**Written task:** Go through the listing and copy every line word for word.

**Dataset extract:**

--------------------------------------------------

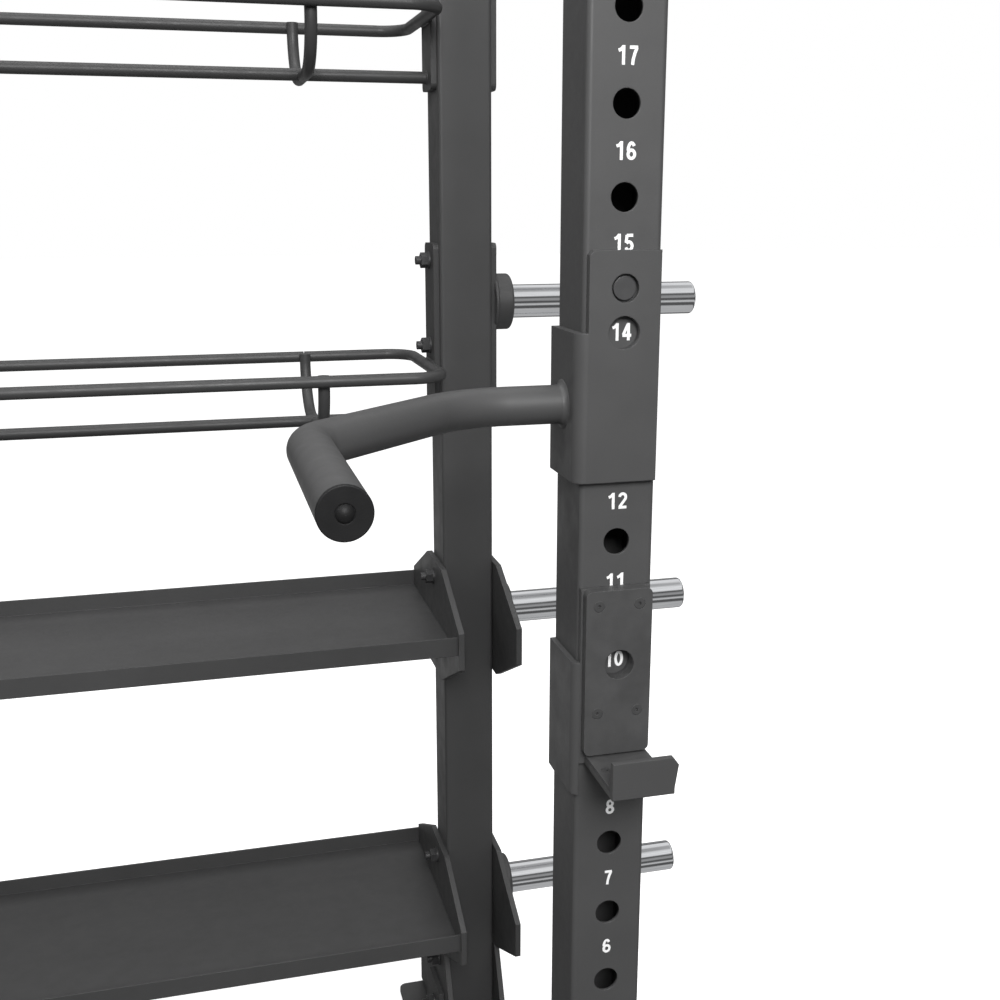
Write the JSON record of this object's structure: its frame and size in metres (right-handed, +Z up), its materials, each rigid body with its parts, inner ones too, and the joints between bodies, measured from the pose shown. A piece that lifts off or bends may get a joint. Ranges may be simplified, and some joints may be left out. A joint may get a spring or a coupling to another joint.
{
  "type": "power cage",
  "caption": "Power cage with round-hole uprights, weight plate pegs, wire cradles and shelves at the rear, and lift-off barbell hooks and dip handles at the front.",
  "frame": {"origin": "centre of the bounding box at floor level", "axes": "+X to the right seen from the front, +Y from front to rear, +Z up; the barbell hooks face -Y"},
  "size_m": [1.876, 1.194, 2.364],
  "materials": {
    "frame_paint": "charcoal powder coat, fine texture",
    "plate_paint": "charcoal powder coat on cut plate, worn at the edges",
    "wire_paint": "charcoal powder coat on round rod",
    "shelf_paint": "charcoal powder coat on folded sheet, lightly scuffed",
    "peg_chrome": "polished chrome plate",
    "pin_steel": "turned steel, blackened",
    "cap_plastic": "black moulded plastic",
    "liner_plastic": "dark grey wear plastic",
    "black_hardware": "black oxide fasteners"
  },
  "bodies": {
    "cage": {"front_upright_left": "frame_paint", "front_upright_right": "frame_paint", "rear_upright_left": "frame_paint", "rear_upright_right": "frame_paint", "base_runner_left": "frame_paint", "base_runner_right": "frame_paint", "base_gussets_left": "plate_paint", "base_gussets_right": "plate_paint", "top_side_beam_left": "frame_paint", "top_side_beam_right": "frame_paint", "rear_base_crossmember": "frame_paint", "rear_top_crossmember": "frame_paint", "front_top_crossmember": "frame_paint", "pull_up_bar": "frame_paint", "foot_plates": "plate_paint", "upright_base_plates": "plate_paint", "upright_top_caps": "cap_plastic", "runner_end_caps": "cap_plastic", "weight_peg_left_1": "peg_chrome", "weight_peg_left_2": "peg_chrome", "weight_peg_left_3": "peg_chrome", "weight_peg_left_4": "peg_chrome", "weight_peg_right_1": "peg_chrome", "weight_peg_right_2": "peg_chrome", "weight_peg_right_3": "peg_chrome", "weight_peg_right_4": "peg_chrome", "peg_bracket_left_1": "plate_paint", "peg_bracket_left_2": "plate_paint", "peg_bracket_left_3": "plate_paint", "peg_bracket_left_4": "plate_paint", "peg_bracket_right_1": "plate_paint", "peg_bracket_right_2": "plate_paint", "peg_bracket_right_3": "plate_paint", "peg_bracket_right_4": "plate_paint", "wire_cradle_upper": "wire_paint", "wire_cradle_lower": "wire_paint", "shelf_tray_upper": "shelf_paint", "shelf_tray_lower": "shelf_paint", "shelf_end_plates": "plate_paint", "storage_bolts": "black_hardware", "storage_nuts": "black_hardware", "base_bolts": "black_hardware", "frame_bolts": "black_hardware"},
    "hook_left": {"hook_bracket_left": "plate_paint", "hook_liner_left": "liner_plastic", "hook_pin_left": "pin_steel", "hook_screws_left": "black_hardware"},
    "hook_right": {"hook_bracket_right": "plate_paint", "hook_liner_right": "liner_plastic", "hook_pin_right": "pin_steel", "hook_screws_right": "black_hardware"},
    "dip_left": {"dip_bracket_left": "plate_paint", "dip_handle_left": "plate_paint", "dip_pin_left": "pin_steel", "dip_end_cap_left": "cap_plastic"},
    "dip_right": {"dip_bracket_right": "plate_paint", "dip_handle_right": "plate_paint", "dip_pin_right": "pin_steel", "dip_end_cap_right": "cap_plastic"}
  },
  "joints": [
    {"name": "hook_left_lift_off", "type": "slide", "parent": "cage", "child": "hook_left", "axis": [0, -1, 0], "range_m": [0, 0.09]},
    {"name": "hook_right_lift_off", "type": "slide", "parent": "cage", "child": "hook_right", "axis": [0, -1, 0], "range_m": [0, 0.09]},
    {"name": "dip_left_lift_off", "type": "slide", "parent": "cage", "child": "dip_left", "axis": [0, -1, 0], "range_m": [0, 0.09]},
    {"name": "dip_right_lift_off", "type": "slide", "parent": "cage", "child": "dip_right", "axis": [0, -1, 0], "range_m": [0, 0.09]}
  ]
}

--------------------------------------------------

**Finished answer:**
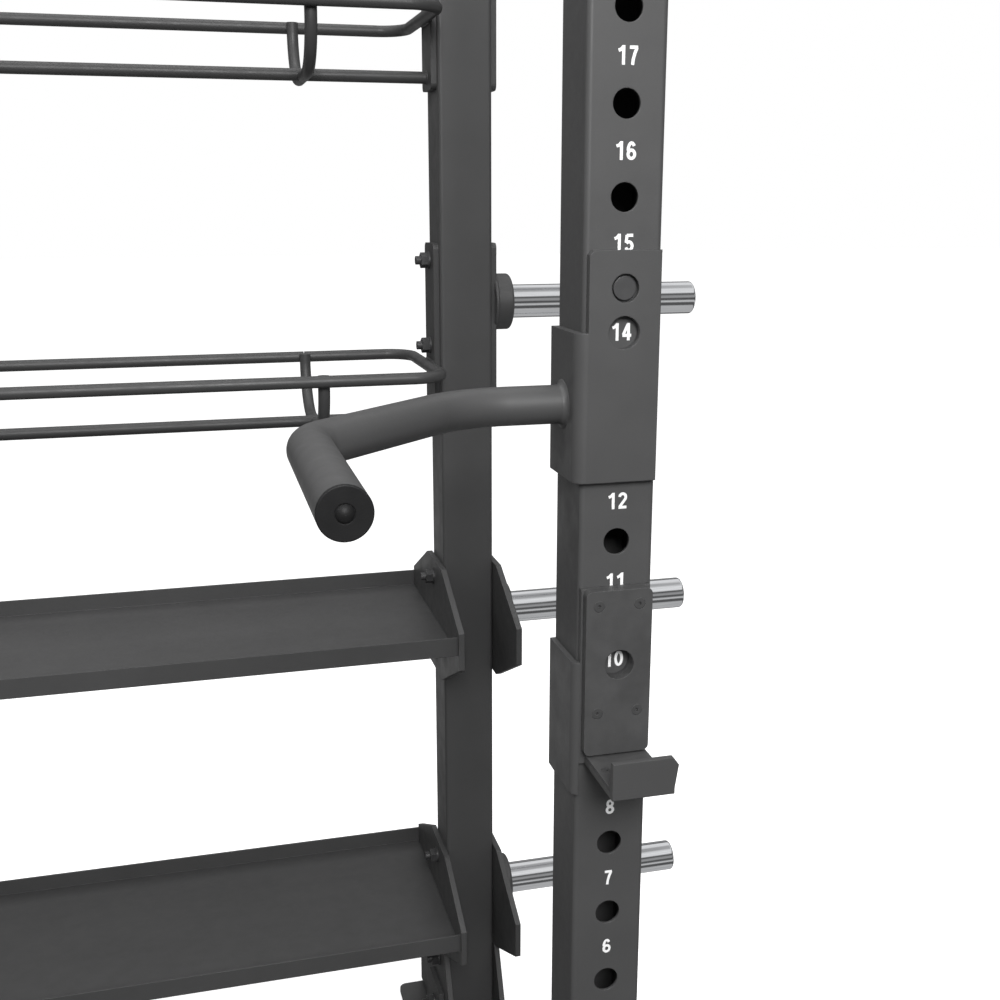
Write the JSON record of this object's structure: its frame and size in metres (right-handed, +Z up), its materials, each rigid body with its parts, inner ones too, and the joints between bodies, measured from the pose shown. A piece that lifts off or bends may get a joint. Ranges may be simplified, and some joints may be left out. A joint may get a spring or a coupling to another joint.
{
  "type": "power cage",
  "caption": "Power cage with round-hole uprights, weight plate pegs, wire cradles and shelves at the rear, and lift-off barbell hooks and dip handles at the front.",
  "frame": {"origin": "centre of the bounding box at floor level", "axes": "+X to the right seen from the front, +Y from front to rear, +Z up; the barbell hooks face -Y"},
  "size_m": [1.876, 1.194, 2.364],
  "materials": {
    "frame_paint": "charcoal powder coat, fine texture",
    "plate_paint": "charcoal powder coat on cut plate, worn at the edges",
    "wire_paint": "charcoal powder coat on round rod",
    "shelf_paint": "charcoal powder coat on folded sheet, lightly scuffed",
    "peg_chrome": "polished chrome plate",
    "pin_steel": "turned steel, blackened",
    "cap_plastic": "black moulded plastic",
    "liner_plastic": "dark grey wear plastic",
    "black_hardware": "black oxide fasteners"
  },
  "bodies": {
    "cage": {"front_upright_left": "frame_paint", "front_upright_right": "frame_paint", "rear_upright_left": "frame_paint", "rear_upright_right": "frame_paint", "base_runner_left": "frame_paint", "base_runner_right": "frame_paint", "base_gussets_left": "plate_paint", "base_gussets_right": "plate_paint", "top_side_beam_left": "frame_paint", "top_side_beam_right": "frame_paint", "rear_base_crossmember": "frame_paint", "rear_top_crossmember": "frame_paint", "front_top_crossmember": "frame_paint", "pull_up_bar": "frame_paint", "foot_plates": "plate_paint", "upright_base_plates": "plate_paint", "upright_top_caps": "cap_plastic", "runner_end_caps": "cap_plastic", "weight_peg_left_1": "peg_chrome", "weight_peg_left_2": "peg_chrome", "weight_peg_left_3": "peg_chrome", "weight_peg_left_4": "peg_chrome", "weight_peg_right_1": "peg_chrome", "weight_peg_right_2": "peg_chrome", "weight_peg_right_3": "peg_chrome", "weight_peg_right_4": "peg_chrome", "peg_bracket_left_1": "plate_paint", "peg_bracket_left_2": "plate_paint", "peg_bracket_left_3": "plate_paint", "peg_bracket_left_4": "plate_paint", "peg_bracket_right_1": "plate_paint", "peg_bracket_right_2": "plate_paint", "peg_bracket_right_3": "plate_paint", "peg_bracket_right_4": "plate_paint", "wire_cradle_upper": "wire_paint", "wire_cradle_lower": "wire_paint", "shelf_tray_upper": "shelf_paint", "shelf_tray_lower": "shelf_paint", "shelf_end_plates": "plate_paint", "storage_bolts": "black_hardware", "storage_nuts": "black_hardware", "base_bolts": "black_hardware", "frame_bolts": "black_hardware"},
    "hook_left": {"hook_bracket_left": "plate_paint", "hook_liner_left": "liner_plastic", "hook_pin_left": "pin_steel", "hook_screws_left": "black_hardware"},
    "hook_right": {"hook_bracket_right": "plate_paint", "hook_liner_right": "liner_plastic", "hook_pin_right": "pin_steel", "hook_screws_right": "black_hardware"},
    "dip_left": {"dip_bracket_left": "plate_paint", "dip_handle_left": "plate_paint", "dip_pin_left": "pin_steel", "dip_end_cap_left": "cap_plastic"},
    "dip_right": {"dip_bracket_right": "plate_paint", "dip_handle_right": "plate_paint", "dip_pin_right": "pin_steel", "dip_end_cap_right": "cap_plastic"}
  },
  "joints": [
    {"name": "hook_left_lift_off", "type": "slide", "parent": "cage", "child": "hook_left", "axis": [0, -1, 0], "range_m": [0, 0.09]},
    {"name": "hook_right_lift_off", "type": "slide", "parent": "cage", "child": "hook_right", "axis": [0, -1, 0], "range_m": [0, 0.09]},
    {"name": "dip_left_lift_off", "type": "slide", "parent": "cage", "child": "dip_left", "axis": [0, -1, 0], "range_m": [0, 0.09]},
    {"name": "dip_right_lift_off", "type": "slide", "parent": "cage", "child": "dip_right", "axis": [0, -1, 0], "range_m": [0, 0.09]}
  ]
}